What are the benefits of educating employees around pensions investments?

Need to know:

  • There are plenty of benefits to getting employees engaged with their pensions investments, but employers should to be clear about what behaviour they want to encourage.
  • Investments can be made meaningful by using layman’s terms to explain the funds, and what they mean for employees.
  • Bringing environmental, social, and corporate governance (ESG) into the conversation can relate investment to supporting responsible and sustainable objectives.

Employers do not have to have much say in how employees’ pension savings are invested. There are the regulatory basics: employers need to tell them they are saving into a pension scheme and supply them with basic information about their investments. However, there is no regulatory prerogative to bring the subject to life.

Nevertheless, there are many areas of benefits in which it can be helpful for the employer to go beyond the statutory minimum. So, should pensions education be one of them?

There are many reasons why communicating about these matters can work well for an employer, but it is important to think carefully first.

Starting points engagement

Before an employer starts building its pension investment communication strategy, it should reflect on some important points.

First, the organisation will need to make sure it is getting the basics right. Many people struggle to get to grips with their finances, so building the foundations of financial literacy makes sense first.

Next, an employer should reflect on why it wants to build up its pensions communications, says Emma Roberts, principal DC consultant at Mercer.

“Investment is a really hard subject for individuals to get their head around,” she explains. “Before an organisation goes out and does presentations or engagement around investments, [it] should take a step back and ask, ‘Why am I doing this?’”

A next step should be to check in with employees. Employers could ask pension scheme members what they want to know about investments, suggests Simon Grover, director at Quietroom.

Are they happy with the information they receive? If so, it is worth considering whether anything really needs to change. Are some of their questions going unanswered or would they like to know more? If yes, there is a rationale for making a change.

Employers could test the waters by putting what they plan to communicate in front of a few people, and measuring how they respond and what questions it brings up for them.

Grover says: “Test things out and make sure you are not assuming knowledge. Every time we do that, we learn something interesting that we weren’t expecting.”

Communicating about pension investments is not risk-free. By engaging with employees and helping them to understand the scheme they are invested in, employers risk staff deciding they do not want to be part of a it and opting out, especially in the current cost-of-living crisis, where drawing attention to these monthly outgoings could lead some to question whether they would rather have the cash now.

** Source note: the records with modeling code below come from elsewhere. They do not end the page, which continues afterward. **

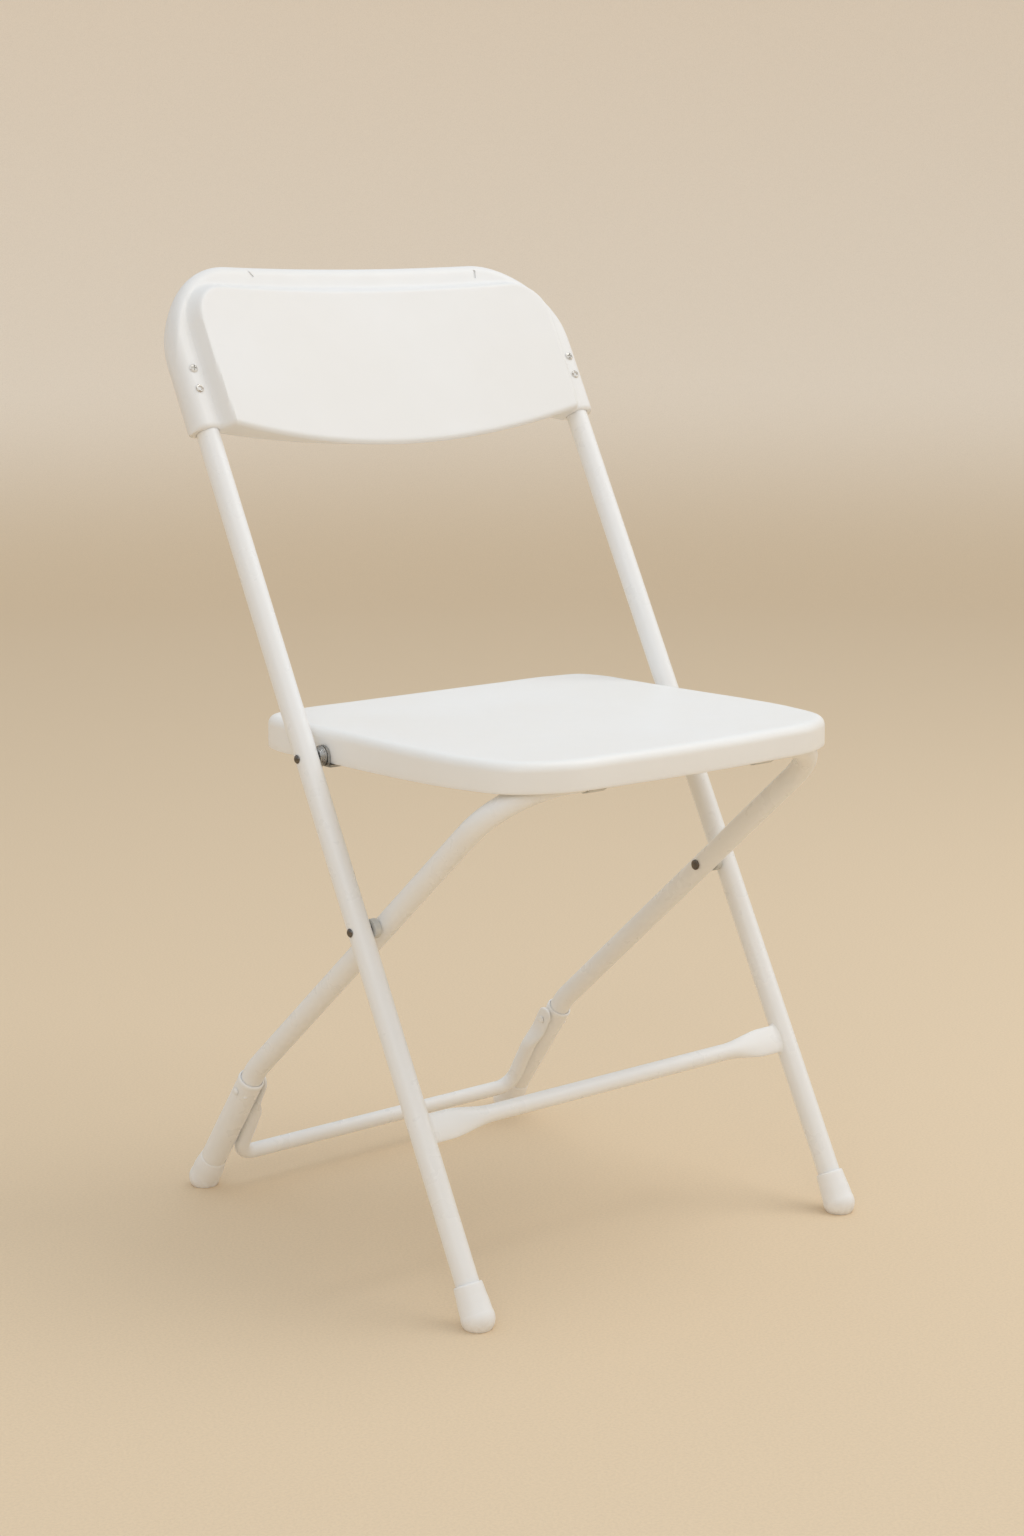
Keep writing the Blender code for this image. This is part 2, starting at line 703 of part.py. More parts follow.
def brace_rings():
    """Rings from the right end to the left: pressed flat against the leg at each end, and round between."""
    across = Vector((1, 0, 0))
    outer = REAR_X - SLEEVE_R - GAP
    low = LEG_BEND + Vector((0, BRACE_BACK, BRACE_Z - LEG_BEND.z))
    rise = (BRACE_RIVET - low).normalized()
    top = BRACE_RIVET + rise * BRACE_END
    wide_way = across.cross(rise)
    rings = []
    for drop, flat, width in BRACE_STATIONS:
        thick = mix(BRACE_R, BRACE_FLAT_T, flat)
        wide = mix(BRACE_R, BRACE_FLAT_W, flat) * width
        rings.append(brace_ring(shifted(top - rise * drop, outer - thick), across, wide_way, thick, wide))
    centre = shifted(low + rise * BRACE_BEND_R, outer - BRACE_R - BRACE_BEND_R)
    for turn in (0, 22.5, 45, 67.5, 90):
        out = across * math.cos(math.radians(turn)) - rise * math.sin(math.radians(turn))
        rings.append(brace_ring(centre + out * BRACE_BEND_R, out, wide_way, BRACE_R, BRACE_R))
    return rings + [[shifted(point, -point.x) for point in ring] for ring in reversed(rings)]


def brace_ring(middle, out, wide_way, thick, wide):
    turns = [2 * math.pi * i / 16 for i in range(16)]
    return [middle + out * (thick * math.cos(a)) + wide_way * (wide * math.sin(a)) for a in turns]


def make_brace():
    """U of thinner tube: a low cross bar whose upturned ends are pressed flat and riveted inside the legs."""
    obj = loft("rear_brace", brace_rings(), WHITE_PAINT, PARTS, "open")
    solidify(obj, TUBE_WALL)
    shade(obj)
    for side, sign in sides():
        head = sign * (REAR_X + SLEEVE_R + GAP)
        inner = REAR_X - SLEEVE_R - GAP - 2 * BRACE_FLAT_T
        start, end = (shifted(BRACE_RIVET, sign * (inner + reach)) for reach in (0.006, -0.002))
        boolean(obj, round_cutter(f"cut_brace_{side}", BRACE_HOLE, start, end))
        start, end = shifted(BRACE_RIVET, head), shifted(BRACE_RIVET, sign * (inner - GAP))
        headed_pin(f"brace_rivet_{side}", start, end, BRACE_PIN_R, 0.0036, WHITE_PAINT, 0.0012, 0.0034)


def make_bar_glides():
    """Nylon bushes on the cross bar, which slide along the seat's guides."""
    for side, sign in sides():
        start = shifted(BAR, sign * (GUIDE_X - GLIDE_HALF_LENGTH))
        end = shifted(BAR, sign * (GUIDE_X + GLIDE_HALF_LENGTH))
        ring_piece(f"bar_glide_{side}", start, end, BORE_R, GLIDE_R, NYLON)


# ---------------------------------------------------------------- seat


def smooth_outline(points, per_span):
    """Curve through the points, mirrored to a closed loop, with tangents from their neighbours."""
    half = [Vector((x, f)) for x, f in points]
    loop = half + [Vector((-p.x, p.y)) for p in reversed(half[1:-1])]
    count = len(loop)
    gaps = [(loop[(i + 1) % count] - loop[i]).length for i in range(count)]
    made = []
    for i in range(count):
        p0, p1, p2, p3 = (loop[(i + k) % count] for k in (-1, 0, 1, 2))
        d0, d1, d2 = gaps[i - 1], gaps[i], gaps[(i + 1) % count]
        t1 = ((p1 - p0) / d0 * d1 + (p2 - p1) / d1 * d0) / (d0 + d1) * d1
        t2 = ((p2 - p1) / d1 * d2 + (p3 - p2) / d2 * d1) / (d1 + d2) * d1
        for k in range(per_span):
            t = k / per_span
            made.append(
                p1 * (2 * t**3 - 3 * t**2 + 1) + t1 * (t**3 - 2 * t**2 + t)
                + p2 * (3 * t**2 - 2 * t**3) + t2 * (t**3 - t**2)
            )
    return made


def inset_loop(loop, distance):
    """The loop moved inwards by the distance, along its own normals."""
    count = len(loop)
    moved = []
    for i, point in enumerate(loop):
        along = (loop[(i + 1) % count] - loop[i - 1]).normalized()
        moved.append(point + Vector((-along.y, along.x)) * distance)
    return moved


def seat_middle_ring(loop, share, height):
    """The loop drawn in towards the seat's middle, flat at one height."""
    return [on_seat(p.x * share, mix(SEAT_MIDDLE, p.y, share), height) for p in loop]


def seat_rings(loop):
    """Rings of the seat's skin, from the middle of its top, round the rim, to the middle of its underside."""
    inner = inset_loop(loop, SEAT_FLAT_INSET)
    under = SEAT_TOP - SEAT_WALL
    rings = [seat_middle_ring(inner, share, SEAT_TOP - SEAT_DISH) for share in (0.30, 0.65)]
    edge = [(SEAT_FLAT_INSET, SEAT_TOP - 0.0008), (0.014, SEAT_TOP - 0.0001)]
    for a in (0, 30, 60, 90):
        turn = math.radians(a)
        edge.append((SEAT_ROUND * (1 - math.sin(turn)), SEAT_TOP - SEAT_ROUND * (1 - math.cos(turn))))
    edge += [(0.0, SEAT_RIM + 0.0010), (0.0009, SEAT_RIM), (SEAT_WALL - 0.0008, SEAT_RIM)]
    edge += [(SEAT_WALL, SEAT_RIM + 0.0010), (SEAT_WALL, under - 0.0060)]
    edge += [(SEAT_WALL + 0.0045, under - 0.0008), (SEAT_FLAT_INSET, under - 0.0008)]
    for distance, height in edge:
        ring = []
        for p in inset_loop(loop, distance):
            lift = SEAT_RIM_RISE * smooth(p.y / SEAT_FRONT) if height < SEAT_RIM + 0.002 else 0.0
            ring.append(on_seat(p.x, p.y, height + lift))
        rings.append(ring)
    rings += [seat_middle_ring(inner, share, under - SEAT_DISH) for share in (0.65, 0.30)]
    return rings


def make_seat():
    """Shell with a skirt, hollow beneath, with bosses for the screws of its brackets and guides."""
    loop = smooth_outline(SEAT_OUTLINE, 2)
    obj = loft("seat", seat_rings(loop), WHITE_PLASTIC, PARTS)
    buried = SEAT_TOP - SEAT_DISH - 0.0012
    for side, sign in sides():
        spots = [(f"bracket_{i}", BRACKET_SCREW_X, f, SEAT_RIM) for i, f in enumerate(BRACKET_SCREWS)]
        spots += [(f"guide_{i}", GUIDE_X, f, GUIDE_TOP + GAP) for i, f in enumerate(GUIDE_SCREWS)]
        for name, x, f, low in spots:
            start, end = on_seat(sign * x, f, low), on_seat(sign * x, f, buried)
            boolean(obj, round_cutter(f"boss_{name}_{side}", SEAT_BOSS_R, start, end, 12), "UNION")
            start, end = on_seat(sign * x, f, low - 0.01), on_seat(sign * x, f, buried - 0.0012)
            boolean(obj, round_cutter(f"cut_boss_{name}_{side}", SMALL_HOLE, start, end, 10))
        start, end = shifted(SEAT_PIVOT, sign * 0.166), shifted(SEAT_PIVOT, sign * 0.190)
        boolean(obj, round_cutter(f"cut_skirt_{side}", PIN_HOLE + 0.0003, start, end))
    shade(obj, 35)


def make_brackets():
    """Angle plate at each seat pivot: a round-topped flange outside the skirt, and a foot under the rim."""
    low = SEAT_RIM - GAP - BRACKET_FOOT_T
    outline = [(BRACKET_HALF, low)] + arc(0, 0, BRACKET_HALF, 0, 180, 8) + [(-BRACKET_HALF, low)]
    for side, sign in sides():
        # In the plate's frame, X runs to the rear and Y up, so its Z is across.
        frame = Matrix(((0, 0, 1, 0), (1, 0, 0, 0), (0, 1, 0, 0), (0, 0, 0, 1)))
        middle = shifted(SEAT_PIVOT, sign * (BRACKET_X + BRACKET_T / 2))
        obj = plate(f"seat_bracket_{side}", outline, BRACKET_T, Matrix.Translation(middle) @ frame, ZINC)
        inner, outer = sorted((sign * BRACKET_FOOT_X, sign * (BRACKET_X + BRACKET_T)))
        foot = box(
            f"foot_bracket_{side}",
            (inner, SEAT_PIVOT.y - BRACKET_FOOT_HALF, SEAT_PIVOT.z + low),
            (outer, SEAT_PIVOT.y + BRACKET_FOOT_HALF, SEAT_PIVOT.z + low + BRACKET_FOOT_T),
            None,
            CUTTERS,
        )
        boolean(obj, helper(foot), "UNION")
        start, end = shifted(SEAT_PIVOT, sign * 0.178), shifted(SEAT_PIVOT, sign * 0.190)
        boolean(obj, round_cutter(f"cut_bracket_{side}", PIN_HOLE, start, end))
        for place, f in zip(("rear", "front"), BRACKET_SCREWS):
            x = sign * BRACKET_SCREW_X
            start, end = on_seat(x, f, low - 0.004), on_seat(x, f, low + 0.006)
            boolean(obj, round_cutter(f"cut_bracket_{place}_{side}", SMALL_HOLE, start, end, 12))
            name = f"bracket_screw_{place}_{side}"
            start, end = on_seat(x, f, low - GAP), on_seat(x, f, 0.0100)
            headed_pin(name, start, end, SMALL_R, SMALL_HEAD_R, ZINC, SMALL_DOME)


def make_guides():
    """Nylon rail on each side of the hollow. The bar's bush rests in the notch at its front when open."""
    bar_f = SEAT_PIVOT.y - BAR.y
    bar_h = BAR.z - SEAT_PIVOT.z
    notch_r = GLIDE_R + 0.0005
    slide = bar_h + GUIDE_SLIDE
    rise = math.degrees(math.asin((slide - bar_h) / notch_r))
    notch = arc(bar_f, bar_h, notch_r, 180 - rise, 0, 10)
    front = bar_f + notch_r + GUIDE_LIP
    outline = [(GUIDE_REAR, GUIDE_TOP), (GUIDE_REAR, slide + 0.001), (GUIDE_REAR + 0.004, slide)] + notch
    outline += [(front - GUIDE_LIP, GUIDE_LOW), (front - 0.0010, GUIDE_LOW), (front, GUIDE_LOW + 0.0010)]
    outline += [(front, GUIDE_TOP)]
    for side, sign in sides():
        # In the rail's frame, X runs forward and Y up, so its Z is across.
        frame = Matrix(((0, 0, -1, 0), (-1, 0, 0, 0), (0, 1, 0, 0), (0, 0, 0, 1)))
        middle = shifted(SEAT_PIVOT, sign * GUIDE_X)
        obj = plate(f"bar_guide_{side}", outline, GUIDE_W, Matrix.Translation(middle) @ frame, NYLON)
        for place, f in zip(("rear", "front"), GUIDE_SCREWS):
            x = sign * GUIDE_X
            start, end = on_seat(x, f, slide - 0.004), on_seat(x, f, GUIDE_TOP + 0.004)
            boolean(obj, round_cutter(f"cut_guide_{place}_{side}", SMALL_HOLE, start, end, 12))
            start, end = on_seat(x, f, slide - GAP), on_seat(x, f, SEAT_TOP - SEAT_DISH - 0.0032)
            headed_pin(f"guide_screw_{place}_{side}", start, end, SMALL_R, SMALL_HEAD_R, ZINC, SMALL_DOME)


# ---------------------------------------------------------------- assembly


def pivot_empty(name, place, members):
    """Empty on a joint's axis, parent to the pieces that turn with it."""
    empty = bpy.data.objects.new(name, None)
    empty.empty_display_size = 0.03
    PARTS.objects.link(empty)
    empty.location = place
    bpy.context.view_layer.update()
    for member in members:
        member.parent = empty
        member.matrix_parent_inverse = empty.matrix_world.inverted()


REAR_PIECES = ("rear_", "brace_rivet", "bar_glide")
SEAT_PIECES = ("seat", "bracket_screw", "bar_guide", "guide_screw")
FRAME_PIECES = ("seat_pivot_",)


def main():
    make_uprights()
    floor = floor_cutter()
    make_front_feet(floor)
    make_front_stretcher()
    make_backrest()
    make_pivots()
    make_rear_frame()
    make_rear_feet(floor)
    make_sleeves()
    make_brace()
    make_bar_glides()
    make_seat()
    make_brackets()
    make_guides()
    pieces = list(PARTS.objects)
    pivot_empty("leg_hinge", LEG_PIVOT, [o for o in pieces if o.name.startswith(REAR_PIECES)])
    turning = [o for o in pieces if o.name.startswith(SEAT_PIECES) and not o.name.startswith(FRAME_PIECES)]
    pivot_empty("seat_hinge", SEAT_PIVOT, turning)


clear_scene()
PARTS = collection("folding_chair")
CUTTERS = collection("cutters")
main()
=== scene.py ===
"""Looks of the folding chair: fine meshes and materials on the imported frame, a studio and a camera."""

import json
import math

import bmesh
import bpy
from mathutils import Matrix, Vector
from mathutils.geometry import intersect_line_line


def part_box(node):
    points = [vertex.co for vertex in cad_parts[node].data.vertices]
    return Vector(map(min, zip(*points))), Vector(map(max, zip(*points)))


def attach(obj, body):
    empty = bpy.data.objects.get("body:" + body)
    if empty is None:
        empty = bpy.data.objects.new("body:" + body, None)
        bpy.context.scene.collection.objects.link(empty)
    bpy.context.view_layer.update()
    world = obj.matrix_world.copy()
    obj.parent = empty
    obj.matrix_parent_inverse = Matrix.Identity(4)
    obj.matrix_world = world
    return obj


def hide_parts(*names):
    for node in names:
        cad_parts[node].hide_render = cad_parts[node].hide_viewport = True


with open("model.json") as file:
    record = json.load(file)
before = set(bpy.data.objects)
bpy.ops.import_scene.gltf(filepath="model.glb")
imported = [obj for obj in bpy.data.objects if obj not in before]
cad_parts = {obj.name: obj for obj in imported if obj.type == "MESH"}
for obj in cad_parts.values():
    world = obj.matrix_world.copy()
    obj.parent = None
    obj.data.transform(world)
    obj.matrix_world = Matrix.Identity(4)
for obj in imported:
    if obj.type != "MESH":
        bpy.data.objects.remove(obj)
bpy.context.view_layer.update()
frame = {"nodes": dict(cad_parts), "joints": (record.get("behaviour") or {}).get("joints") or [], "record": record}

RECORD = frame["record"]
BODY_OF = {node: body for body, nodes in RECORD["behaviour"]["bodies"].items() for node in nodes}
SIDES = (("left", -1), ("right", 1))

# Camera, solved to stand where the photograph's did
CAMERA_PLACE = (-1.4339, -1.7090, 0.7969)
CAMERA_BACK = (-0.6322, -0.7530, 0.1824)
CAMERA_ROLL = math.radians(-0.23)
CAMERA_LENS = 63.36

# Tubes and what sits on them
GAP = 0.0003
TUBE_R = 0.0095
TUBE_WALL = 0.0012
UPRIGHT_END = 0.815
BAR_BEND_R = 0.059
LEG_BEND_R = 0.060
SLEEVE_R = 0.0112
SLEEVE_TOP = 0.0120
SLEEVE_LIP = 0.0003
PIP_R = 0.0021
PIP_RISE = 0.0012
PIP_ROOT = 0.0008
PIP_SINK = 0.0003
BRACE_R = 0.00675
BRACE_BEND_R = 0.016
BRACE_END = 0.0120
BRACE_FLAT_T = 0.0021
BRACE_FLAT_W = 0.0085
BRACE_FLAT_FROM = 0.0220
BRACE_FLAT_OVER = 0.0240
BRACE_TIP_EASE = 0.0012
BRACE_TIP_THIN = 0.72
STRETCHER_R = 0.0070
STRETCHER_BLADE_GROW = 0.0050
STRETCHER_BLADE_THIN = 0.0036
STRETCHER_PRESS_FROM = 0.072
STRETCHER_PRESS_OVER = 0.046

# Feet, along each leg's own line
FOOT_R = 0.0135
FOOT_CENTRE_Z = 0.0080
FOOT_TOP_R = 0.0116
FOOT_LENGTH = 0.0265
FOOT_BORE = 0.0020
FOOT_LIP_GAP = 0.0004
REAR_FOOT_SWELL = 0.0008

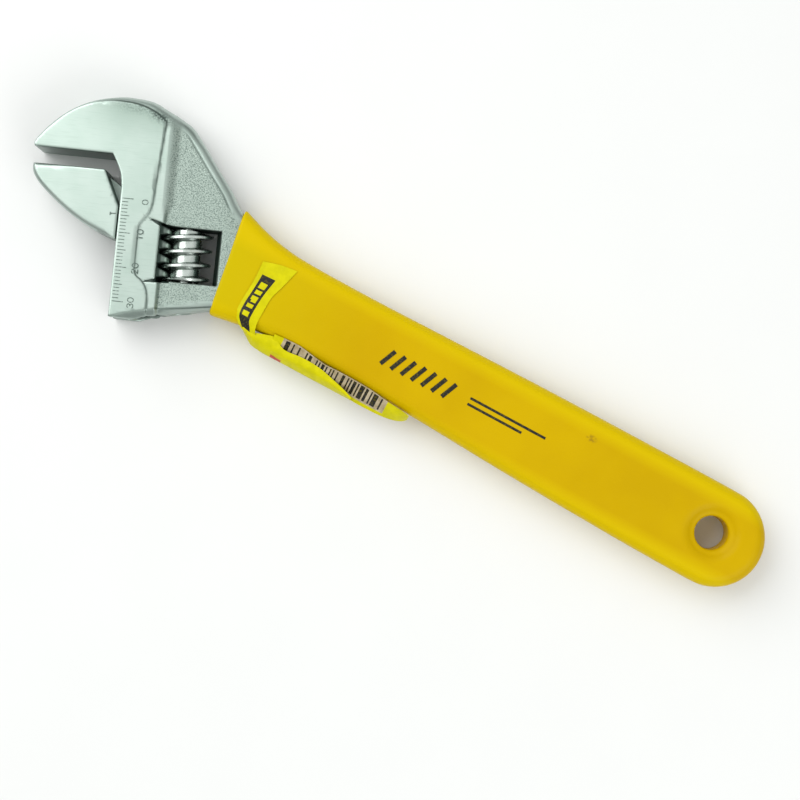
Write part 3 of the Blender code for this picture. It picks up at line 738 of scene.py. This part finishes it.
def label_strip():
    """The stuck end of the sticker, across the grip, with a dark panel of plain blocks."""
    top = LABEL_TOP
    lines = [[(-154.2, 7.9, top - 0.05), (-149.0, 9.4, top - 0.05), (-143.9, 10.1, top - 0.05)],
             [(-153.9, 3.7, top), (-149.8, 3.8, top), (-145.6, 3.9, top)],
             [(-154.0, -1.0, top), (-150.4, -0.8, top + 0.1), (-146.9, -0.4, top)],
             [(-154.3, -5.6, top - 0.1), (-150.8, -5.4, top + 0.25), (-147.1, -5.2, top)],
             [(-154.0, -9.0, top - 0.4), (-150.7, -9.1, top + 0.15), (-147.1, -9.0, top - 0.2)],
             [(-152.4, -11.3, top - 1.6), (-149.5, -11.0, top - 0.9), (-146.6, -11.2, top - 0.8)],
             [(-150.4, -12.6, top - 2.8), (-148.4, -12.7, top - 2.2), (-146.0, -12.2, top - 1.6)]]

    def looks(x, y, along, down):
        if 0.16 < along < 0.64 and y < 4.3:
            block = 0.29 < along < 0.51 and (y + 20.0) % 2.3 < 1.5 and -9.5 < y < 3.2
            return PAPER if block else INK
        return PAPER

    return sheet(lines, (10, 7), looks)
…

To counter that argument, if people understand that this is an investment, and what that means for their future finances, they will be armed with context. Then, they may be less inclined to panic when markets get turbulent, as they did in 2022.

The benefits of communicating

Talking about investment, when it is done well, is a way to bring pensions to life.

Becky O’Connor, VP of public affairs at PensionBee, says: “Engagement is hugely important. We have a huge pensions problem in this country and auto-enrolment hasn’t solved it. It’s been a very important step, but 8% minimum contributions aren’t enough; 12% minimum contributions aren’t actually enough either, but it would be great if we could get to that point.

“To inspire and motivate people and help them understand the benefit of a pension, and what an incredible employee benefit it really is, you need engagement.”

When presenting investment information to members, it is vital to go beyond the more generic fund documents that investment managers produce.

Kirsty Moffat, head of DC communications and engagement at Hymans Robertson, says: “Fund factsheets are often a really difficult read. If I didn’t know anything about investments, they would be really difficult to navigate.”

A scheme’s investments can be made meaningful for members by explaining the different funds in layman’s terms, and what they mean for them. In addition, it is important to present the information attractively, says O’Connor.

The right mindset

Using obscure jargon can have unintended consequences, so employers should choose the words carefully, says Moffat.

“The problem with the pensions industry is that we all use this jargon that is very inaccessible to the majority of people,” she explains. “On a day-to-day basis with my colleagues, I’ll talk about a default investment strategy. But actually, the average man on the street will think, ‘a default, oh my gosh, I might default on a loan and that’s a really bad thing.’”

Environmental, social, and corporate governance (ESG) is also a way of engaging people in their pension.

Grover explains: “When [we] talk about ESG, [we] are telling people their pensions are invested in growing the UK economy and other economies around the world, supporting responsible and sustainable objectives and net zero. Bringing that to life often gets people really excited.”

Once people are proud of their investments, they are in the right mindset to make good decisions: to continue to save into their pension and, when the time comes, to trust their pension scheme to help them make decisions about retirement.